▶ [Brief]:
Provide an exact copy of the lines from the beginning of the records through the line that includes "HEADROOM = SHEET_WIDTH", and of no others.

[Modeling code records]
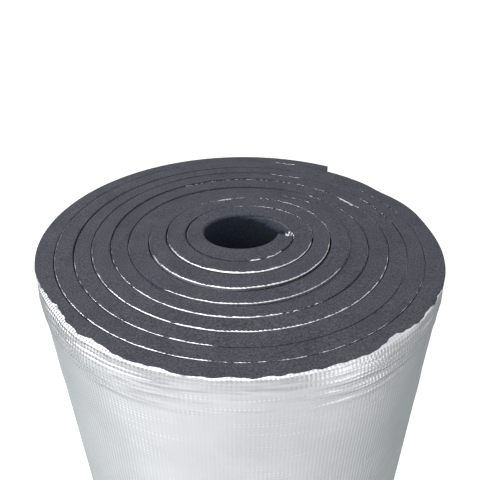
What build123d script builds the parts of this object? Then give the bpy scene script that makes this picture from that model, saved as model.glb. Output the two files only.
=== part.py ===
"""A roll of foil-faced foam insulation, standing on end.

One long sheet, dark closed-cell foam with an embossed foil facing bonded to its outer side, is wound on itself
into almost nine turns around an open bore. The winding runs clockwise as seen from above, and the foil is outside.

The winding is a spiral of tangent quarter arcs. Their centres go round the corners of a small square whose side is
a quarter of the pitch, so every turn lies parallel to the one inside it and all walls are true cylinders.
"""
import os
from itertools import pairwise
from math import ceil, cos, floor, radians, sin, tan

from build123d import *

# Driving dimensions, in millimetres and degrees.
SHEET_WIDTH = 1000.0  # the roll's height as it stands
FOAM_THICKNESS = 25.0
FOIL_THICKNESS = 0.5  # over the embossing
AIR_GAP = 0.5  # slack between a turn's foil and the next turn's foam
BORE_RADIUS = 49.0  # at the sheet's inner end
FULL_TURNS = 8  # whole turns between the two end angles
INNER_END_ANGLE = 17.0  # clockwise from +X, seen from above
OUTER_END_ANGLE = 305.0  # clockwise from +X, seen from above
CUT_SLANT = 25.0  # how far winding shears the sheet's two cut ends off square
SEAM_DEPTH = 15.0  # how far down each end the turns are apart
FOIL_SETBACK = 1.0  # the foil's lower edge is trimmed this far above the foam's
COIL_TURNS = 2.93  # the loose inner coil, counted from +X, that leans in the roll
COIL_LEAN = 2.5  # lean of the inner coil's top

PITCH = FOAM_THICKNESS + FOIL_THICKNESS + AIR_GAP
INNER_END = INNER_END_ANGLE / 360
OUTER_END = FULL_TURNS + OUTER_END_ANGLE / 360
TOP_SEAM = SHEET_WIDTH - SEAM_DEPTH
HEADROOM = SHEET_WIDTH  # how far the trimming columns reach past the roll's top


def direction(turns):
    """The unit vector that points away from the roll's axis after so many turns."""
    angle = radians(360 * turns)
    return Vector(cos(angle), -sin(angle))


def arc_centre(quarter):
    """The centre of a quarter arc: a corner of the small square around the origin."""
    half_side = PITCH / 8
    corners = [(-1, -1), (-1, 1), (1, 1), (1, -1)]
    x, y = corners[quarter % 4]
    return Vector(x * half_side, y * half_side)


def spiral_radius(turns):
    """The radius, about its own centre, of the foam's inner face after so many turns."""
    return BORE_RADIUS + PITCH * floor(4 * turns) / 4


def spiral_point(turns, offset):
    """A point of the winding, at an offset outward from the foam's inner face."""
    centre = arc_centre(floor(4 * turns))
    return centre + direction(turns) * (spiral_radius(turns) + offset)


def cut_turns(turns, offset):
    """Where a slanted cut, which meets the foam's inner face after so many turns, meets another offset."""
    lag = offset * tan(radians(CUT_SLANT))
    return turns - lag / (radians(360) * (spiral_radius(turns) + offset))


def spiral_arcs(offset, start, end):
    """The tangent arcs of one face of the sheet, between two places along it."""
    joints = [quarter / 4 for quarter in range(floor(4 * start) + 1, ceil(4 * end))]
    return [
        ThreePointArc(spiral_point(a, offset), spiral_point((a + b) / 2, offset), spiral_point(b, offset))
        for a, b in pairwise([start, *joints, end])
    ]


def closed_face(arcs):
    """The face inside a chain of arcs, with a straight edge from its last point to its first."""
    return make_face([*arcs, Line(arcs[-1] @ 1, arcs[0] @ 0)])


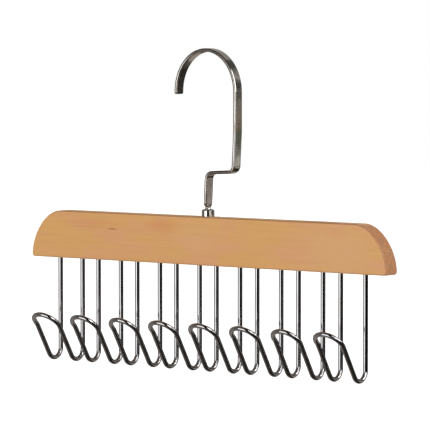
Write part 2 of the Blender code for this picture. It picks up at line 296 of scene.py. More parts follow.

▶ [Worked solution]:
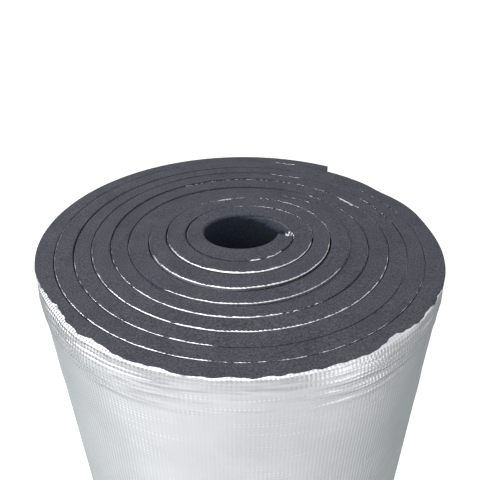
What build123d script builds the parts of this object? Then give the bpy scene script that makes this picture from that model, saved as model.glb. Output the two files only.
=== part.py ===
"""A roll of foil-faced foam insulation, standing on end.

One long sheet, dark closed-cell foam with an embossed foil facing bonded to its outer side, is wound on itself
into almost nine turns around an open bore. The winding runs clockwise as seen from above, and the foil is outside.

The winding is a spiral of tangent quarter arcs. Their centres go round the corners of a small square whose side is
a quarter of the pitch, so every turn lies parallel to the one inside it and all walls are true cylinders.
"""
import os
from itertools import pairwise
from math import ceil, cos, floor, radians, sin, tan

from build123d import *

# Driving dimensions, in millimetres and degrees.
SHEET_WIDTH = 1000.0  # the roll's height as it stands
FOAM_THICKNESS = 25.0
FOIL_THICKNESS = 0.5  # over the embossing
AIR_GAP = 0.5  # slack between a turn's foil and the next turn's foam
BORE_RADIUS = 49.0  # at the sheet's inner end
FULL_TURNS = 8  # whole turns between the two end angles
INNER_END_ANGLE = 17.0  # clockwise from +X, seen from above
OUTER_END_ANGLE = 305.0  # clockwise from +X, seen from above
CUT_SLANT = 25.0  # how far winding shears the sheet's two cut ends off square
SEAM_DEPTH = 15.0  # how far down each end the turns are apart
FOIL_SETBACK = 1.0  # the foil's lower edge is trimmed this far above the foam's
COIL_TURNS = 2.93  # the loose inner coil, counted from +X, that leans in the roll
COIL_LEAN = 2.5  # lean of the inner coil's top

PITCH = FOAM_THICKNESS + FOIL_THICKNESS + AIR_GAP
INNER_END = INNER_END_ANGLE / 360
OUTER_END = FULL_TURNS + OUTER_END_ANGLE / 360
TOP_SEAM = SHEET_WIDTH - SEAM_DEPTH
HEADROOM = SHEET_WIDTH  # how far the trimming columns reach past the roll's top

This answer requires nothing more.